Mr Shahril said that youth voters are susceptible to sudden swings since the vast majority has very little party loyalty.
“What is certain is that the young want policies that will benefit them and this means talking about the economy, jobs, work-life balance, higher quality of life, climate change and big topics that will shape the future. Whoever can credibly make the case on those issues will have an edge,” he said.
For now, DAP’s Mdm Young Syefura said all political parties have to mobilise their youth wings to conduct awareness campaigns on political education and the importance of politics in daily life.
“These campaigns have to be creative and not stereotypical like before, through talks and seminars,” she said.
She also said political parties have to be creative in getting close to youths. This meant engaging them based on their interests and inclinations genuinely.
She added that while social media outreach is important, political parties still have to go to the ground to understand the sentiments of voters.
“There are some young people who may use social media as a medium to unwind. So, if we only use it to spread awareness, it may not be comprehensive,” Mdm Young Syefura said.
“Getting their involvement is difficult. New and creative ideas are very important to make sure that the messages are conveyed.”

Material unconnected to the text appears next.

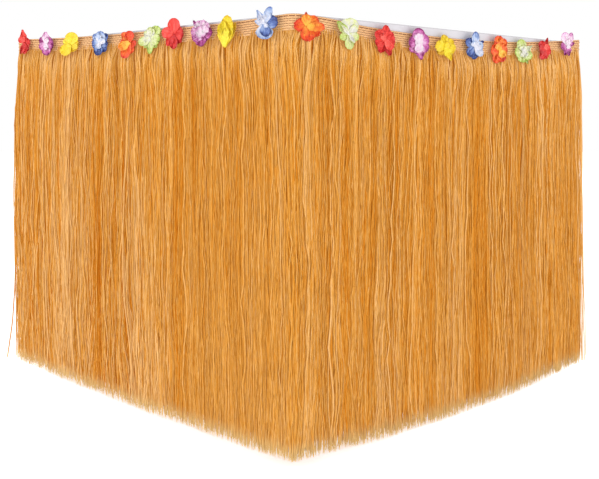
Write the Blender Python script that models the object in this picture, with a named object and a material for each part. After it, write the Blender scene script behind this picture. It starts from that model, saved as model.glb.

However, Prof Chin of the University of Tasmania cautioned that although garnering youth votes is important for the political parties, this alone may not be “big enough” to influence the outcome of the next general election.
“Malaysia politics is still very much driven by identity politics. Factors like the supremacy of Malay rights, political Islam, minority rights and happiness with the state of the economy, all these are linked to identity politics,” he said.
He added that issues like political Islam, which cuts across the segments of Malaysia’s majority Muslim community, will remain key.
“When these voters grow up, they become part of the mainstream and the idealism goes out of the window,” Prof Chin added.